Для эскимосов мир видимый и мир невидимый таят в себе одинаковые ужасы. Всюду их окружают угрозы страданий, голода, болезни и смерти. Где же искать помощи, опоры, прибежища и спасения? Во всяком случае не у высшего божества, чья попечительная отеческая благость простирается на людей: Ауа, по-видимому, ни малейшего представления не имеет о каком-то небесном провидении. У него также нет точного знания зол и их причин, которое позволило бы, по крайней мере в некоторых случаях, предупредить их и бороться с ними. «Мы не имеем верований, мы не объясняем ничего». У эскимосов оказывается единственная возможность спасения: благочестиво сообразовать свое поведение со спасительными преданиями, унаследованными от минувших поколений. Вопреки опасностям, которые окружали их со всех сторон, предки оказались в состоянии жить и передать жизнь потомкам. Последние вместе с жизнью получили от них целую коллекцию заповедей и запретов. Если их точно соблюсти, то удастся, подобно предкам, не пасть в борьбе и обеспечить сохранение племени. Удастся найти животных, которые позволят себя убить, значит, не придется умереть от голода и холода, и буря не потопит каяка, и охотник не погибнет в морской пучине и т. д. Каждой опасности, угрожающей со стороны невидимых сил, священное якобы предание противопоставляет свое средство защиты.
Здесь проявляется мыслительная установка, характерная для первобытных людей. На наш взгляд, для существования какого-нибудь человеческого общества необходимо прежде всего, чтобы порядок в природе носил устойчивый, регулярный характер. Это условие столь для нас ясно, что нет нужды его формулировать: оно всегда подразумевается. Эскимос же не осознает этого порядка, хотя на деле и считается с ним в различных технических мероприятиях, которые научился выполнять. Для эскимоса этот порядок завуалирован не поддающимся учету капризным влиянием множества невидимых сил. В глазах эскимоса возможность жить, т. е. добывать пищу, избегать подстерегающих человека тысяч возможностей попасть в беду и умереть, основана прежде всего на строгом соблюдении целой коллекции правил, показавших свою спасительность во времена предков. Как бы по своего рода молчаливому соглашению невидимые силы в случае, если человек точно соблюдает как положительные, так и отрицательные предписания, сохраняют все в таком состоянии, которое благоприятно для индивида. Таким образом получается, что порядок вещей в природе неустойчивый и не имеющий, на взгляд эскимоса, собственной основы и покоится в действительности на соблюдении правил, которые мы назвали бы моральными и социальными. В случае их нарушения порядок расстраивается, в природе начинается смута и человеческая жизнь становится невозможной.

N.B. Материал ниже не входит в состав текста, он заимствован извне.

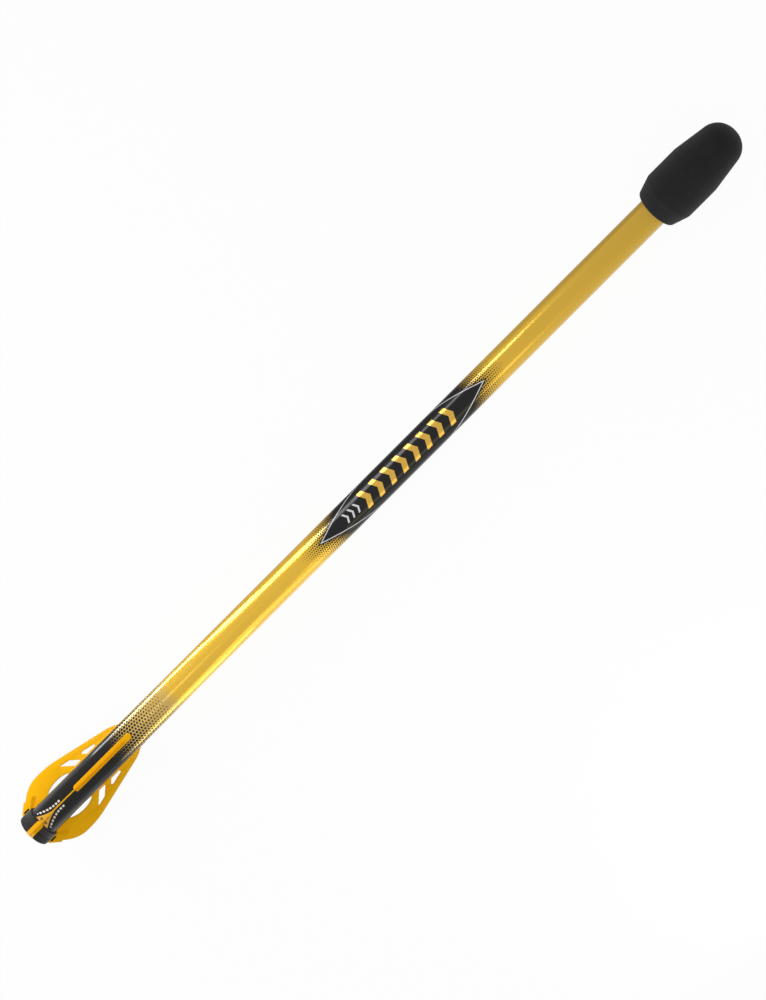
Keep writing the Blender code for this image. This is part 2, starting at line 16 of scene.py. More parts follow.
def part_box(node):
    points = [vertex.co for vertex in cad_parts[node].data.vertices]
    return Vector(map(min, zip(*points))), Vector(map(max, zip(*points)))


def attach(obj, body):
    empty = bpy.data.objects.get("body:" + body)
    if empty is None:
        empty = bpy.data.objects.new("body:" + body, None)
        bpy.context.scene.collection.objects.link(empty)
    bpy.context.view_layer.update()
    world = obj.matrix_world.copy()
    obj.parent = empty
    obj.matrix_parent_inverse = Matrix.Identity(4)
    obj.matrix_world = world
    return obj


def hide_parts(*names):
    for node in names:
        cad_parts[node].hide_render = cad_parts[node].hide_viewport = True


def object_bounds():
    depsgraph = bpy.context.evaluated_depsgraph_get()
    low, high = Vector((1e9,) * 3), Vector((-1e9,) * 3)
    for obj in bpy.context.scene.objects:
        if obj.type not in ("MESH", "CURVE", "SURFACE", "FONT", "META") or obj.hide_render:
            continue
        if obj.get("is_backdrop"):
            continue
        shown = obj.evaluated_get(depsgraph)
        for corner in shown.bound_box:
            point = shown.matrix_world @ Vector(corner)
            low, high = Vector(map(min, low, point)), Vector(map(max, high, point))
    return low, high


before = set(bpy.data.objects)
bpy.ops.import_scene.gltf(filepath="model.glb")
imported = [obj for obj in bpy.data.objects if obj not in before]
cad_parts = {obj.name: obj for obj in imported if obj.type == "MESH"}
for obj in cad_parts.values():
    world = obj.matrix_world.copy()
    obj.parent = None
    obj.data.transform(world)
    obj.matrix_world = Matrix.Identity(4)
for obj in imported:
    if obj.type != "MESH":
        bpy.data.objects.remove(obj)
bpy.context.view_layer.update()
tube_low, tube_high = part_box("shaft_tube")
head_low, head_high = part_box("foam_head")
cap_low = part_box("tail_cap")[0]
ring_low, ring_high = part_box("fin_lock_ring")
socket_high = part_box("head_socket")[1]

bl_info = {
    "name": "Training javelin",
    "version": (1, 0, 0),
    "blender": (4, 5, 0),
    "location": "3D View > Sidebar > Javelin",
    "description": "Makes the dressed pieces of a soft-headed training javelin",
    "category": "Add Mesh",
}

BODY = "root"
CLEARANCE = 0.0003
FIN_TURNS = (0.0, math.tau / 3.0, -math.tau / 3.0)

TUBE_SPANS = 24

# Tail collar: edges, and the T-shaped keyways for the fins' necks and feet

CAP_REAR_ROUND = 0.0018
SEAM_ROUND = 0.0007
RING_FRONT_ROUND = 0.0005
RING_BORE = 0.0083
KEYWAY_HALF_NECK = 0.0040
KEYWAY_HALF_FOOT = 0.0055
FOOT_FLOOR = 0.0093
FOOT_TOP = 0.0117
NECK_FLOOR = 0.0105
CUT_MARGIN = 0.0010
STEPS_PER_GRIP = 6
GRIP_INSET = 0.00012

# Windows in the fins' root blocks, inside which shade is painted: along the shaft, across the fin and
# out from the axis

WINDOW_LOW = (0.0035, -0.0036, 0.0177)
WINDOW_HIGH = (0.0109, 0.0036, 0.0201)
WINDOW_EDGE = 0.0001

# Dotted print

PRINT_EDGE = 0.00015
DOT_EDGE = 0.08
ROW_SPACING = 0.93
TAIL_FADE_CURVE = 1.25
TAIL_DOT_GROWTH = 0.49
TAIL_DOT_LEAST = 0.175
FINE_FADE_LEAN = 0.9
FINE_FADE_START = 0.093
FINE_FADE_END = 0.142
FINE_DOT_LARGEST = 0.66
FINE_DOT_LEAST = 0.14

# Lozenge, its pinstripe, and its two rows of marks, with starts measured from its middle

LOZENGE_SLOPE = 0.314
PINSTRIPE_INSET = 0.0016
PINSTRIPE_HALF_WIDTH = 0.00045
MARK_LEAN = 0.62
CHEVRONS = {"start": -0.052, "pitch": 0.0168, "share": 0.40, "edge": 0.01, "reach": 0.0098, "run": 7.4}
BARS = {"start": -0.079, "pitch": 0.0075, "share": 0.30, "edge": 0.02, "reach": 0.0052, "run": 2.6}

# Spear in front of each fin root, with a row of dashes and a diamond on either side

SPEAR_CURVE = 1.9
DASH_OFFSET = 0.0032
DASH_HALF_WIDTH = 0.0010
DASH_PITCH = 0.0037
DASH_SHARE = 0.64
DASH_START = 0.0197
DASH_END = 0.0467
DIAMOND_ALONG = 0.0206
DIAMOND_OFFSET = 0.0029
DIAMOND_SIZE = 0.0016
DIAMOND_HOLE = 0.0006

# Floor and surroundings: levels, and how the floor's level in reflections changes by place

FLOOR_SIDE = 30.0
FLOOR_GAP = 0.0005
FLOOR_GLOW = 0.955
WORLD_LIGHT = 0.57
LEFT_CHANGE = -0.62
RIGHT_CHANGE = 0.7
REAR_CHANGE = 0.9

# Strips that only make highlights, in the order of add_strip's values, with angles positive to the left

LEFT_STRIPS = (
    ("left_rear", (0.068, 0.225), (98.0, 93.0), 0.10, 17.0, 15.0),
    ("left_turn", (0.189, 0.259), (94.0, 76.0), 0.20, 17.0, 14.0),
    ("left_middle", (0.224, 0.294), (75.0, 60.0), 0.30, 24.0, 10.0),
    ("left_front", (0.223, 0.383), (60.0, 59.0), 0.50, 24.0, 10.5),
    ("left_end", (0.383, 0.535), (58.0, 54.0), 0.50, 14.0, 10.0),
)
RIGHT_STRIPS = (
    ("right_rear", (0.086, 0.236), (-95.0, -94.0), 0.10, 17.0, 7.5),
    ("right_middle", (0.236, 0.275), (-94.0, -90.0), 0.10, 18.0, 3.6),
    ("right_turn", (0.154, 0.294), (-100.0, -72.0), 0.30, 50.0, 2.2),
    ("right_front", (0.223, 0.535), (-60.0, -55.0), 0.50, 18.0, 2.3),
)
TOP_STRIP = ("top_rear", (-0.09, 0.03), (2.0, 2.0), 0.60, 11.0, 2.2)
WHITE = (1.0, 1.0, 1.0)
WARM_WHITE = (1.0, 0.90, 0.45)


def length(label, about, default):
    """Length setting shown in metres."""
    return FloatProperty(
        name=label, description=about, default=default, min=0.0, precision=5, unit="LENGTH"
    )


def colour(label, about, default):
    """Colour setting."""
    return FloatVectorProperty(
        name=label, description=about, default=default, size=3, min=0.0, max=1.0, subtype="COLOR"
    )


def count(label, about, default, low):
    """Whole-number setting."""
    return IntProperty(name=label, description=about, default=default, min=low)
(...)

Таким образом, упрямая, почти непреодолимая приверженность к традиционным предписаниям и табу, которую констатируют не только у эскимосов, но и в других обществах того же уровня, проистекает не из одного только желания угодить предкам и не прогневить их. Она рождается из другого чувства, близкого первому, из страха или, вернее, из нагромождения страхов, для которого Ауа нашел столь сильные выражения. Тот, кто вольно или невольно нарушает правила, ломает соглашение с невидимыми силами и, следовательно, подвергает опасности само существование всей общественной группы, ибо именно эти невидимые силы могут в любой момент обречь людей на смерть от голода, болезни, холода или чего-нибудь другого. До тех пор пока сознание человеческое одержимо и заполнено этим страхом, оно в состоянии сделать лишь незначительные успехи в познании природы. Ибо человек не видит никакого другого исхода, как цепляться за традиционные правила, которые до сих пор оказывались, по его мнению, в состоянии обеспечить человеку вместе с известным порядком в природе возможность существования.
Множество наблюдений подтверждают свидетельство эскимосского шамана, подчеркивая, что место, которое принадлежит страху, можно было бы называть религией первобытных людей, если понимать этот термин в достаточно широком смысле. Вот несколько таких примеров. Когда-то на Таити «ни одному, самому ревностному служителю какого-нибудь божества и в голову никогда не приходило, что объект его поклонения и покорности может относиться к нему любовно и благосклонно; да и сам он со всем своим рвением и благочестием был чужд чувству, которое приближалось бы к любви. Страх был тайной причиной могущества богов. Страх бывал главным и часто единственным мотивом, определявшим поступки наиболее упорных и ревностных служителей этих богов. Если к страху иногда и присоединялось какое-нибудь другое чувство, то это был эгоизм».